Standard key functions :

• buckboost4_cfg_setup Config Object Initialization function.

  void buckboost4_cfg_setup ( buckboost4_cfg_t *cfg );

• buckboost4_init Initialization function.

  err_t buckboost4_init ( buckboost4_t *ctx, buckboost4_cfg_t *cfg );

• buckboost4_default_cfg Click Default Configuration function.

  err_t buckboost4_default_cfg ( buckboost4_t *ctx );

Example key functions :

• buckboost4_set_vout Buck-Boost 4 set the output voltage function.

  err_t buckboost4_set_vout ( buckboost4_t *ctx, float vout_v );

• buckboost4_set_vref Buck-Boost 4 set internal reference voltage function.

  err_t buckboost4_set_vref ( buckboost4_t *ctx, float vref_mv );

• buckboost4_fault_indicator Buck-Boost 4 check fault indicator function.

  uint8_t buckboost4_fault_indicator ( buckboost4_t *ctx );

Example Description

This example demonstrates the use of the Buck-Boost 4 Click board™. This driver provides functions for device configurations and for the output voltage setting.

The demo application is composed of two sections :

Application Init

Initialization of I2C module and log UART. After driver initialization, the app executes a default configuration.

void application_init ( void ) 
{
    log_cfg_t log_cfg;  /**< Logger config object. */
    buckboost4_cfg_t buckboost4_cfg;  /**< Click config object. */

    /** 
     * Logger initialization.
     * Default baud rate: 115200
     * Default log level: LOG_LEVEL_DEBUG
     * @note If USB_UART_RX and USB_UART_TX 
     * are defined as HAL_PIN_NC, you will 
     * need to define them manually for log to work. 
     * See @b LOG_MAP_USB_UART macro definition for detailed explanation.
     */
    LOG_MAP_USB_UART( log_cfg );
    log_init( &logger, &log_cfg );
    log_info( &logger, " Application Init " );

    // Click initialization.
    buckboost4_cfg_setup( &buckboost4_cfg );
    BUCKBOOST4_MAP_MIKROBUS( buckboost4_cfg, MIKROBUS_1 );
    if ( I2C_MASTER_ERROR == buckboost4_init( &buckboost4, &buckboost4_cfg ) ) 
    {
        log_error( &logger, " Communication init." );
        for ( ; ; );
    }

    if ( BUCKBOOST4_ERROR == buckboost4_default_cfg ( &buckboost4 ) )
    {
        log_error( &logger, " Default configuration." );
        for ( ; ; );
    }

    log_info( &logger, " Application Task " );
    log_printf( &logger, "____________\r\n" );
    Delay_ms ( 100 );
}

Application Task

The demo application sets the desired output voltage by cycling through a couple of voltage values.

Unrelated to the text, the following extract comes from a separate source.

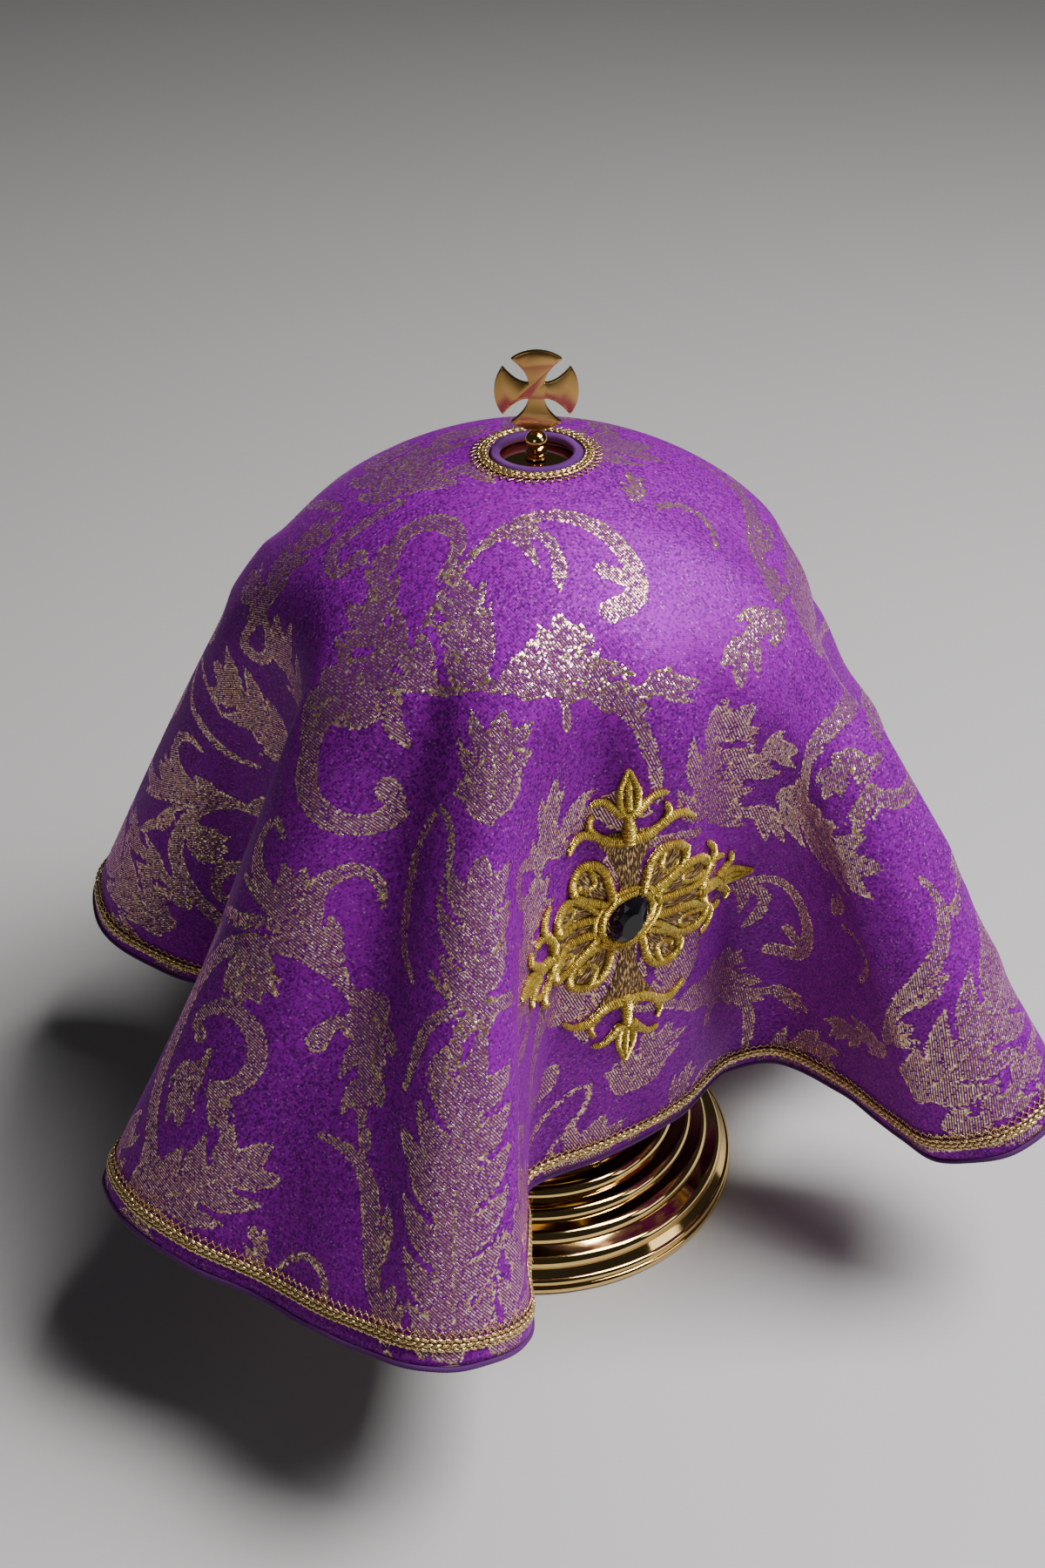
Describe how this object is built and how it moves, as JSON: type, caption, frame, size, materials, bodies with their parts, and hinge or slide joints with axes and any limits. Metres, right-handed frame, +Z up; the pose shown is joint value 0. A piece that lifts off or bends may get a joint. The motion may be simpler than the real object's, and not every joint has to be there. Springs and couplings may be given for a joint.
{
  "type": "ciborium veil on a ciborium",
  "caption": "Round lined brocade veil with gold braid and an embroidered cross, draped over a lidded metal ciborium whose finial stands through its neck hole.",
  "frame": {"origin": "middle of the foot's underside, on the vessel's axis", "axes": "+Z up along the vessel's axis, -Y towards the front fold and the embroidered cross, +X to their right"},
  "size_m": [0.2917, 0.2971, 0.2706],
  "materials": {
    "purple_brocade": "satin ground with metallic gold weft ornament, satin lining",
    "purple_binding": "matt overlocked thread",
    "gold_braid": "metallic thread",
    "gold_embroidery": "glossy satin stitch",
    "black_stone": "faceted and polished",
    "polished_gold": "mirror polished gilding"
  },
  "bodies": {
    "root": {"veil": "purple_brocade", "neck_binding": "purple_binding", "neck_braid": "gold_braid", "hem_braid": "gold_braid", "hem_binding": "purple_binding", "cross_applique": "gold_embroidery", "cross_stone": "black_stone", "foot": "polished_gold", "stem": "polished_gold", "cup": "polished_gold", "lid": "polished_gold", "finial_stem": "polished_gold", "finial_cross": "polished_gold"}
  },
  "joints": []
}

Results are sent to the UART Terminal, where you can track their changes.

void application_task ( void ) 
{
    for ( uint8_t vout = 1; vout < 21; vout++ )
    {
        if ( BUCKBOOST4_OK == buckboost4_set_vout( &buckboost4, ( float ) vout ) )
        {
            log_printf( &logger, " Vout: %dV\r\n", ( uint16_t ) vout );
            Delay_ms ( 1000 );
            Delay_ms ( 1000 );
            Delay_ms ( 1000 );
            Delay_ms ( 1000 );
            Delay_ms ( 1000 );
        }
    }
    log_printf( &logger, "____________\r\n" );
    Delay_ms ( 1000 );
}

The full application code, and ready to use projects can be installed directly from NECTO Studio Package Manager(recommended way), downloaded from our LibStock™ or found on Mikroe github account.

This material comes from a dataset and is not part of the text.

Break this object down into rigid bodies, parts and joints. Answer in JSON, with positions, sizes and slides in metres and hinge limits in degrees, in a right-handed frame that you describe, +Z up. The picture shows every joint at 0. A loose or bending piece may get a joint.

Other Mikroe Libraries used in the example:

• MikroSDK.Board
• MikroSDK.Log
• Click.BuckBoost4

Additional notes and informations

Depending on the development board you are using, you may need USB UART Click, USB UART 2 Click or RS232 Click to connect to your PC, for development systems with no UART to USB interface available on the board. UART terminal is available in all MikroElektronika compilers.